Es la picaresca del XVI que rebrota en nuestro ADN. Los americanos no la tienen porque se mezclaban poco, pero nosotros -en cambio- éramos como las chinches en el cuello de un estudiante de Salamanca. Nos hemos venido haciendo entre Neardenthales y sapiens, matando a los segundos para fotografiarnos con los primeros. Nuestros hijos no tienen problemas con su identidad sexual, con los amigos, con las grescas, ni las plataformas. Lo de estudiar ya lo llevan a otro nivel, más bien al tono de los inquiniokupas que con un contrato legal viven por el morro en una propiedad que no es la suya al menos un cómodo año. El propietario ha pasado a ser sufridor como en los tiempos del “un, dos, tres” de Chicho, o el paganini que decía mi padre cuando se indignaba porque pensaba que todo en la vida era asentir sin llevar nunca la razón.
Esto de darle la vez a mi padre me hernia a un nivel Tamara Falcó, porque debe ser una muestra de que ya voy para la edad de ñoñez jubilatoria. Y eso es preocupante, tanto como que se me pase entregar un artículo o que esté harta de todo en general antes de poner los pies en el suelo, sin levantarme del todo de la cama. No sé si les ha pasado que hay veces que se meterían de cabeza otra vez- en la cama- saltando sobre ella como si fuera una pecera. Ese mal no les da a gente que conozco que han ensartado la jubilación con la Universidad como estudiantes, tampoco a las que buscan el renacido amor tras unos pedazos de cuernos maritales. Serán las circunstancias ambientales, la genética o el saraismo que pone la marihuana entre las matas de pimientos para que Sanlúcar -que brilla al sol como una perla- perfume de yerba fina los senderos y riberas.
No hay nada como la yerbabuena para transformar al puchero (que es sopa de garbanzos) en reliquia de carnavaleros a las seis de la madrugada. No hay nada como la mata de marihuana entre pimientos y tomates para aderezar las ensaladas de los pícaros que quieren sacarse el agosto en noviembre, tras todos los santos.
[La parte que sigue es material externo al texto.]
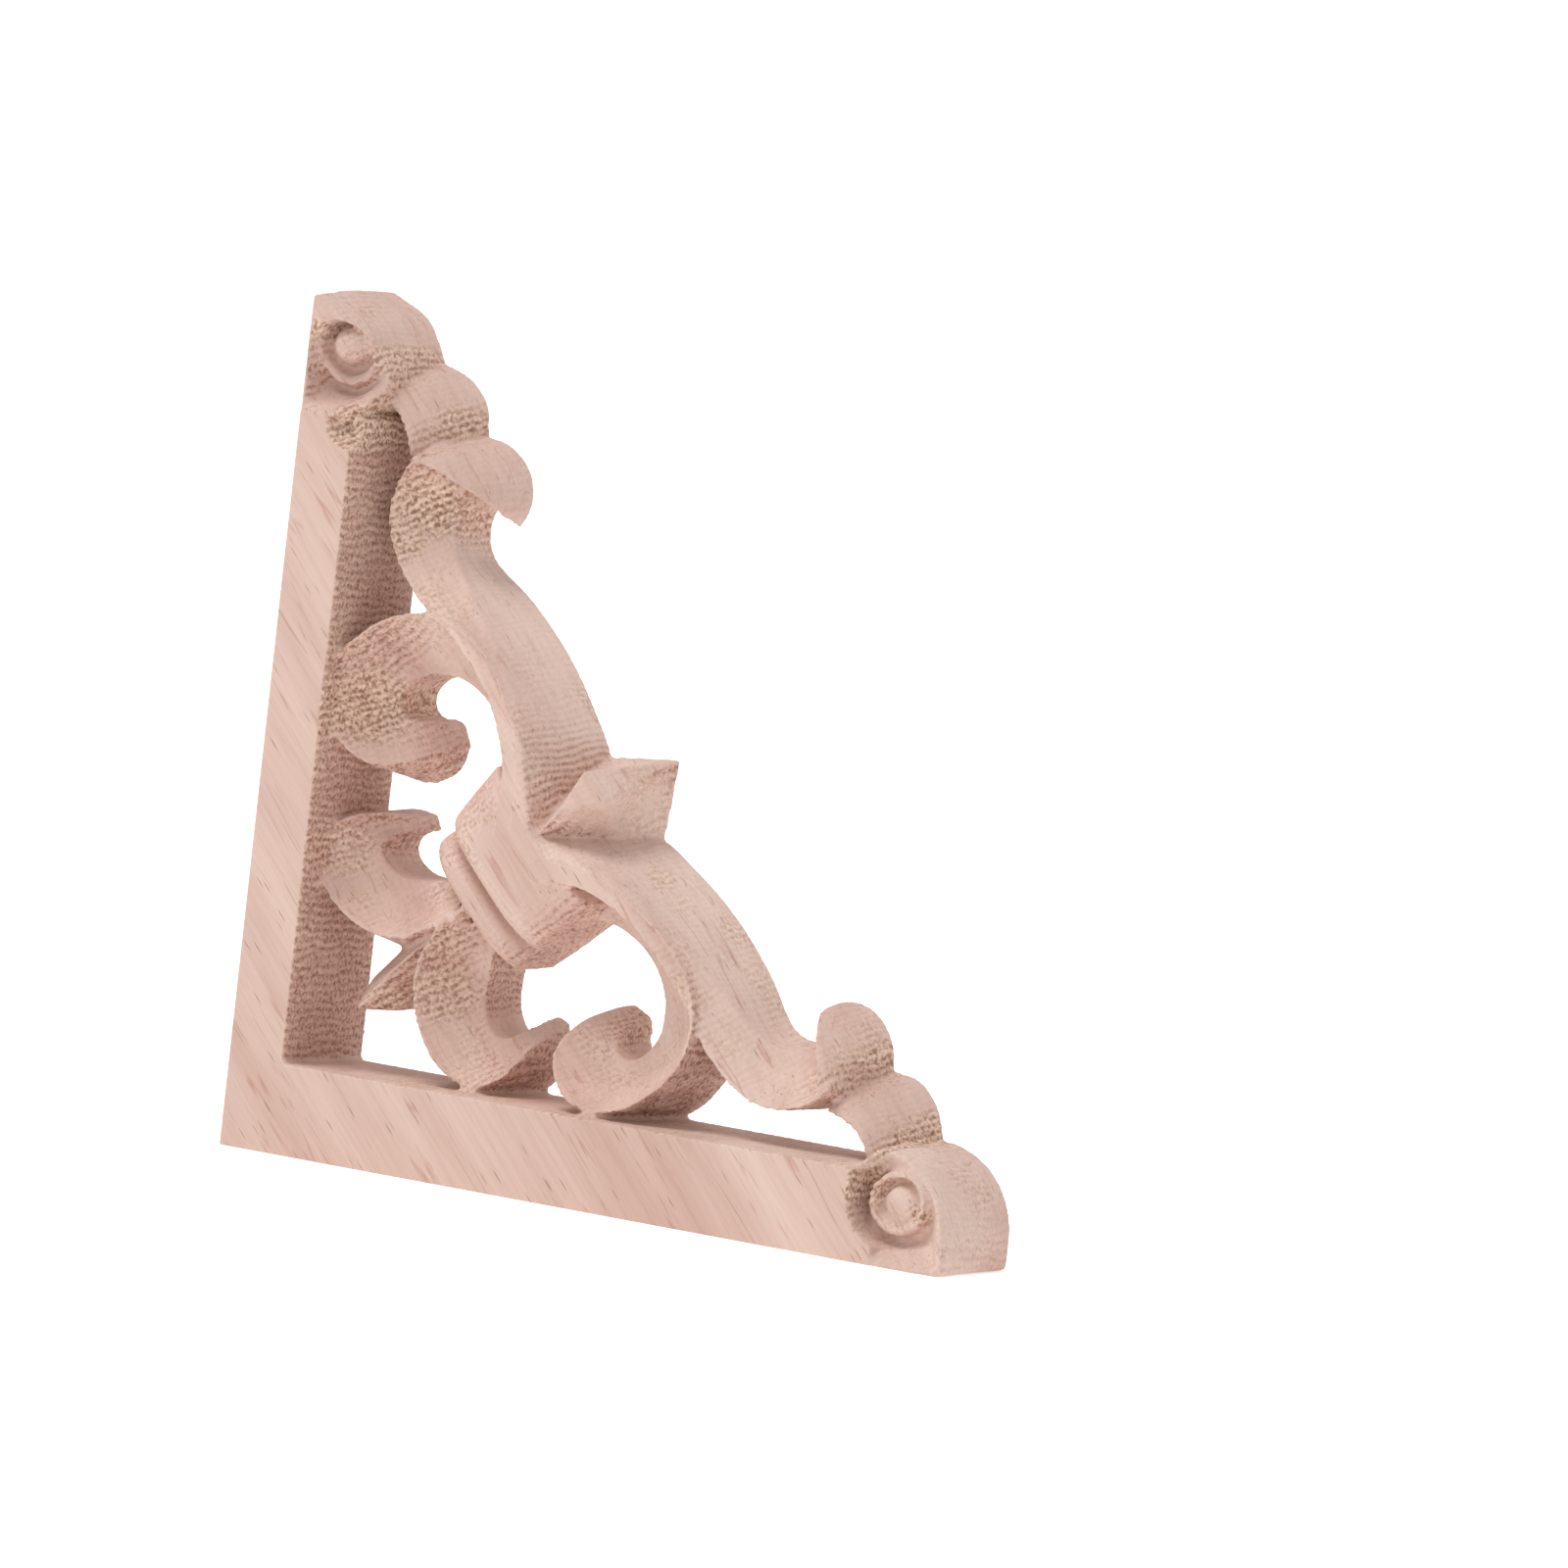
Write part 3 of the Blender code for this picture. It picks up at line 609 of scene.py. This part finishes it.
def carving():
    """All elements overlapping in one mesh, in mm, before they are fused."""
    groove = [(EYE_END[1] + END_GROOVE * math.sin(t), EYE_END[0] + END_GROOVE * math.cos(t))
              for t in np.radians(END_GROOVE_TURNS)]
    frame = [(LEFT, BOTTOM), (groove[0][0], BOTTOM)] + groove
    frame += [(groove[-1][0], INNER_Z), (INNER_X, INNER_Z), (INNER_X, BAR_END), (LEFT, BAR_END)]
    body = cut(prism("bars", frame, 0.0, BACK), ball(*SLOT_SCOOP))
    parts = []
    for mirror in (False, True):
        parts += [volute(mirror), fan("hook", HOOK_EDGE, HOOK_BACK, mirror),
                  fan("curl", CURL_EDGE, CURL_BACK, mirror), s_band(mirror),
                  scroll("c_scroll", C_RIM, C_LIP, C_DRAFT, mirror),
                  scroll("corner_scroll", N_RIM, N_LIP, N_DRAFT, mirror)]
    return join(parts + [body, star(), collar(), leaf()])


def neighbours_mean(points, edges):
    """Mean of the neighbours of each point."""
    total = np.zeros_like(points)
    count = np.zeros(len(points))
    np.add.at(total, edges[:, 0], points[edges[:, 1]])
    np.add.at(total, edges[:, 1], points[edges[:, 0]])
    np.add.at(count, edges.ravel(), 1)
    return total / np.maximum(count, 1)[:, None]


def read(mesh):
    """Points, normals and edges of a mesh as arrays."""
    co = np.empty(len(mesh.vertices) * 3)
    mesh.vertices.foreach_get("co", co)
    no = np.empty(len(mesh.vertices) * 3)
    mesh.vertices.foreach_get("normal", no)
    edges = np.empty(len(mesh.edges) * 2, int)
    mesh.edges.foreach_get("vertices", edges)
    return co.reshape(-1, 3), no.reshape(-1, 3), edges.reshape(-1, 2)


def write(mesh, co):
    """Points of a mesh set from an array."""
    mesh.vertices.foreach_set("co", co.ravel())
    mesh.update()


def ripple(points, size, seed):
    """Smooth pseudo-random field between about -1 and 1 with features of one size."""
    rng = np.random.default_rng(seed)
    total = np.zeros(len(points))
    for _ in range(WAVES):
        d = rng.normal(size=3)
        d *= 2 * math.pi / (size * np.linalg.norm(d) * rng.uniform(0.7, 1.5))
        total += np.sin(points @ d + rng.uniform(0, 2 * math.pi))
    return total / math.sqrt(WAVES)


def smooth_step(low, high, x):
    """Smooth rise from 0 at low to 1 at high; low may be the larger of the two."""
    t = np.clip((x - low) / (high - low), 0.0, 1.0)
    return t * t * (3 - 2 * t)


def calm(co):
    """1 at the outer ends of both members, 0 elsewhere."""
    return smooth_step(*CALM_ENDS, np.maximum(co[:, 0], co[:, 2]))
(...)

Porque la vida está complicada y los ocupas campan a sus aires porque los Juzgados están petados, los sanitarios en la cuerda floja, las aseguradoras subiendo en bolsa y los desgraciados haciéndose clientes de memora que regala cenizas en hornacinas, porque la paz eterna estaba muy cara. La vida se nos escurre entre pixeles y exhalaciones porque los suspiros quedaron demodé como la lealtad, la pareja para toda la vida, la empatía o el buen trato. Nos hemos hecho mayores y no nos queremos dar cuenta. Las arrugas nos pesan sin entender que las del alma son las únicas que no se ven pero delatan.
Como los radares de posición, como los invisibles ucranianos, como la subida del todo en céntimos de euro. Igual nos pesa la existencia porque es dolorida y no se queja, porque nos va faltando entramado que nos sostenía erguidos. Los cementerios ya no se llenan más que de turistas. Los muertos se desvanecen en el olvido porque los ancianos solo estuvieron presentes en nuestro pensamiento cuando salían en las noticias con las muertes por covid y los lastraderos de las residencias piratas. Esas sin marihuana entre pimientos, sino con sábanas manchadas de orines sin cambiar y malos tratos. No sé si se ha hecho algo por aquellos que desfilaron ante nuestros atónitos ojos como un capítulo más del infierno de Dante, uniformados por una bolsa negra arremangada. Normalmente, la realidad es instantánea como la guerra de Ucrania o los fallecidos en geriátricos por el covid. Sí nos han vacunado. Eso sí. Y le echan la culpa a la guerra para inflarnos los precios. Eso también. Como para no tener ganas de meterse de nuevo en la cama.